INSTRUCTIONS TO FOLLOW: Gather the lines from the material that contain "object".

RECORD SET:
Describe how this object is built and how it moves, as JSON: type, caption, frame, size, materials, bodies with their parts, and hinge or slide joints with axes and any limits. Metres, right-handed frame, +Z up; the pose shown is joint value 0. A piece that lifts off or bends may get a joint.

...

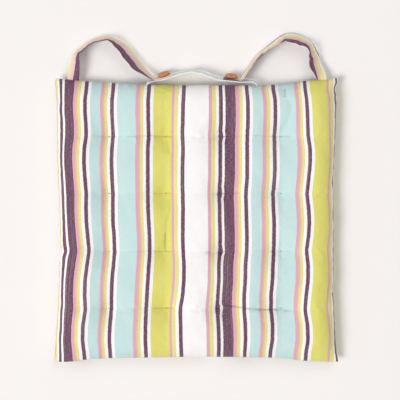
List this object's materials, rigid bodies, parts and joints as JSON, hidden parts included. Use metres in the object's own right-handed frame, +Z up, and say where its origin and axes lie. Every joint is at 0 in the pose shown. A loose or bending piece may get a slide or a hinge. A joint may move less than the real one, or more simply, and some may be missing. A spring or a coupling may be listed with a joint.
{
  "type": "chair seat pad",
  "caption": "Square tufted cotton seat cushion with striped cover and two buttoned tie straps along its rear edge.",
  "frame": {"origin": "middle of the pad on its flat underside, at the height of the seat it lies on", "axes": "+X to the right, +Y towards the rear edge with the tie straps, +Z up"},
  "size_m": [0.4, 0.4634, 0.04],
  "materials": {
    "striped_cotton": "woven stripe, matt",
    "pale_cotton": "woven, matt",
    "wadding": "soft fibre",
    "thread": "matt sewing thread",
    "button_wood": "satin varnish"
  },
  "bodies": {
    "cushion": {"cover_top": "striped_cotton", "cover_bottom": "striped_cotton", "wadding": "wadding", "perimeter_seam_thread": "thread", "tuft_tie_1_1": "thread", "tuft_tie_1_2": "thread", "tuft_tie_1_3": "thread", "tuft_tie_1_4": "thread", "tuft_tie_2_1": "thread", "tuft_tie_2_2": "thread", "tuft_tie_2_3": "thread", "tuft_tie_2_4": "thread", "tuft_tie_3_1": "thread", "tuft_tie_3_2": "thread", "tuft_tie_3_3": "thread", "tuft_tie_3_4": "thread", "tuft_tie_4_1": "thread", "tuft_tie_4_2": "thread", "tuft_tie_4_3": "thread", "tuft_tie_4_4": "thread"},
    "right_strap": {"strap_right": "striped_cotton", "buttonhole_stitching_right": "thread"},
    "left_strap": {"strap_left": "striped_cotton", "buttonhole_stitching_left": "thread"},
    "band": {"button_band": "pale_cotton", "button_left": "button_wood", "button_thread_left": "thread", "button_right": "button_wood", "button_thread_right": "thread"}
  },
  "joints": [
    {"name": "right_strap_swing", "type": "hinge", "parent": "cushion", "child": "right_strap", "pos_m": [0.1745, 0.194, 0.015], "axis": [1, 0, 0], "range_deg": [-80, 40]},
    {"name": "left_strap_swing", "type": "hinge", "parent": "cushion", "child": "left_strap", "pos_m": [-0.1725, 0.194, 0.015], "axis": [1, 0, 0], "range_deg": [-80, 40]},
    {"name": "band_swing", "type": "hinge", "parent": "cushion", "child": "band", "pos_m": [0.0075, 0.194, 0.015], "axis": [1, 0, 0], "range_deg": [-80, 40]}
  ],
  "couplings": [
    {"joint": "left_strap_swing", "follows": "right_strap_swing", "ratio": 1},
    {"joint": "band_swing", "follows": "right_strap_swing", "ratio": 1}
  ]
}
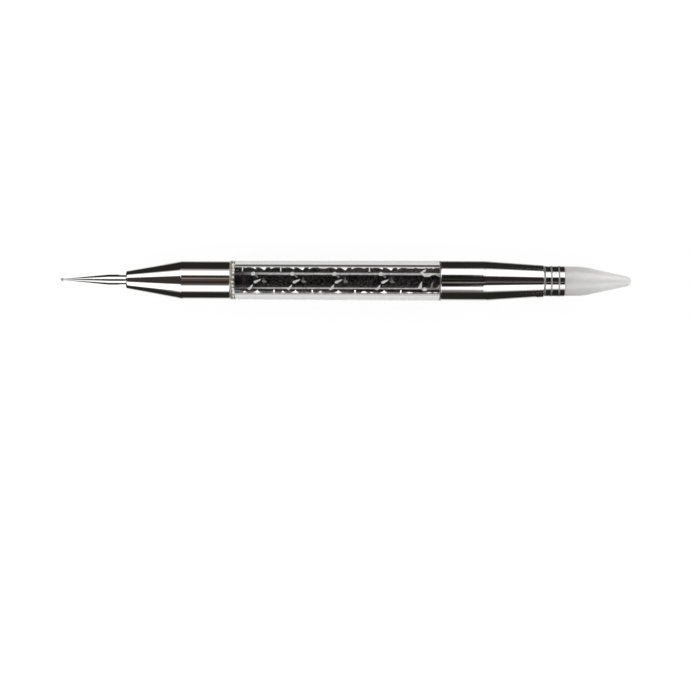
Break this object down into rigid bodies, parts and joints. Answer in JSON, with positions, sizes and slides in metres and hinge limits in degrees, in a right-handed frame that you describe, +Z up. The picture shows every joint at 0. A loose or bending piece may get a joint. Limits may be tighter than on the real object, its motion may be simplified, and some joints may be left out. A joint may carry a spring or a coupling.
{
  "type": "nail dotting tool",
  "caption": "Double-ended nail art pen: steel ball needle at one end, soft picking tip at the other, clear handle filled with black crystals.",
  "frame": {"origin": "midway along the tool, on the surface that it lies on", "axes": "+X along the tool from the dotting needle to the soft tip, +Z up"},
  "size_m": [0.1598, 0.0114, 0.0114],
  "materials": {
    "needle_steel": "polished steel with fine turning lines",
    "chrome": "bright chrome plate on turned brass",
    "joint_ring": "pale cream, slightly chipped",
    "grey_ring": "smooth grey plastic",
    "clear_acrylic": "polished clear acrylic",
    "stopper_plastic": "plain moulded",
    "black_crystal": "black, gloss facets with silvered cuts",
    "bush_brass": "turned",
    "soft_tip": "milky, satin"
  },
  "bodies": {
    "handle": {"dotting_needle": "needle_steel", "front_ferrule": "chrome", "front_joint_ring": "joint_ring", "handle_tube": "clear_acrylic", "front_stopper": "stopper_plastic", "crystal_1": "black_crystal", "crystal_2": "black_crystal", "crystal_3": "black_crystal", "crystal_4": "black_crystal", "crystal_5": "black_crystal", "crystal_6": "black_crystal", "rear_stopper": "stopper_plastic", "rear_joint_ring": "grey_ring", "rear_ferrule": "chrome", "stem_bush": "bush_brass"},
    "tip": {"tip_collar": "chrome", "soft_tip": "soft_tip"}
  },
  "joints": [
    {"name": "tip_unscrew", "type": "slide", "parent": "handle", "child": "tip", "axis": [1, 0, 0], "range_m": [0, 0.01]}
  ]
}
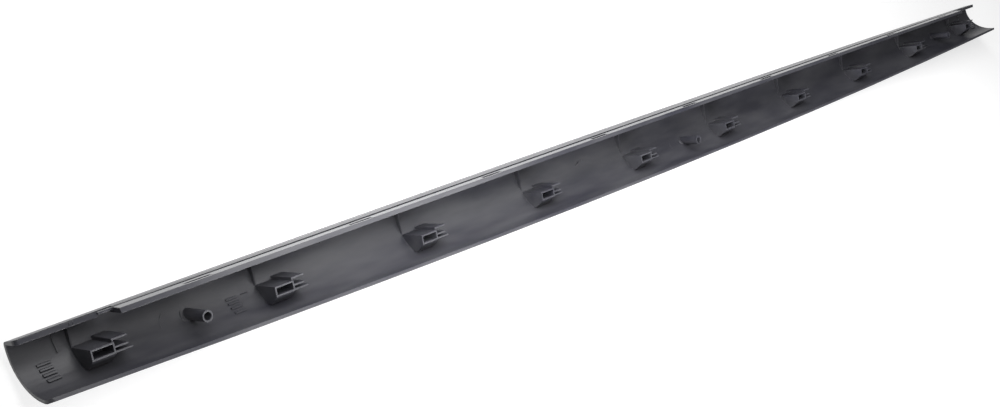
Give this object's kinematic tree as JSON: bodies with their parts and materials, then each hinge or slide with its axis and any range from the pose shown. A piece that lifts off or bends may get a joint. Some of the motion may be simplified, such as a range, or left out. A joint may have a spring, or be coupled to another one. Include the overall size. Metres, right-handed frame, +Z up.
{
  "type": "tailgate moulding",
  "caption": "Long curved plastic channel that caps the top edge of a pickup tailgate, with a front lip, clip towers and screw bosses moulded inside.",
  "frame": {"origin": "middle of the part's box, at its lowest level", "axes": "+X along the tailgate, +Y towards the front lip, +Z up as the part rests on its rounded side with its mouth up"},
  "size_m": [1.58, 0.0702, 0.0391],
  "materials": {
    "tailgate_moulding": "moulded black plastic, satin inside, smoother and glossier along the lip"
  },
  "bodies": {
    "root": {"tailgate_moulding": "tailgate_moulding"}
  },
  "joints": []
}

ANSWER TO THE EXERCISE:
Describe how this object is built and how it moves, as JSON: type, caption, frame, size, materials, bodies with their parts, and hinge or slide joints with axes and any limits. Metres, right-handed frame, +Z up; the pose shown is joint value 0. A piece that lifts off or bends may get a joint.
List this object's materials, rigid bodies, parts and joints as JSON, hidden parts included. Use metres in the object's own right-handed frame, +Z up, and say where its origin and axes lie. Every joint is at 0 in the pose shown. A loose or bending piece may get a slide or a hinge. A joint may move less than the real one, or more simply, and some may be missing. A spring or a coupling may be listed with a joint.
Break this object down into rigid bodies, parts and joints. Answer in JSON, with positions, sizes and slides in metres and hinge limits in degrees, in a right-handed frame that you describe, +Z up. The picture shows every joint at 0. A loose or bending piece may get a joint. Limits may be tighter than on the real object, its motion may be simplified, and some joints may be left out. A joint may carry a spring or a coupling.
Give this object's kinematic tree as JSON: bodies with their parts and materials, then each hinge or slide with its axis and any range from the pose shown. A piece that lifts off or bends may get a joint. Some of the motion may be simplified, such as a range, or left out. A joint may have a spring, or be coupled to another one. Include the overall size. Metres, right-handed frame, +Z up.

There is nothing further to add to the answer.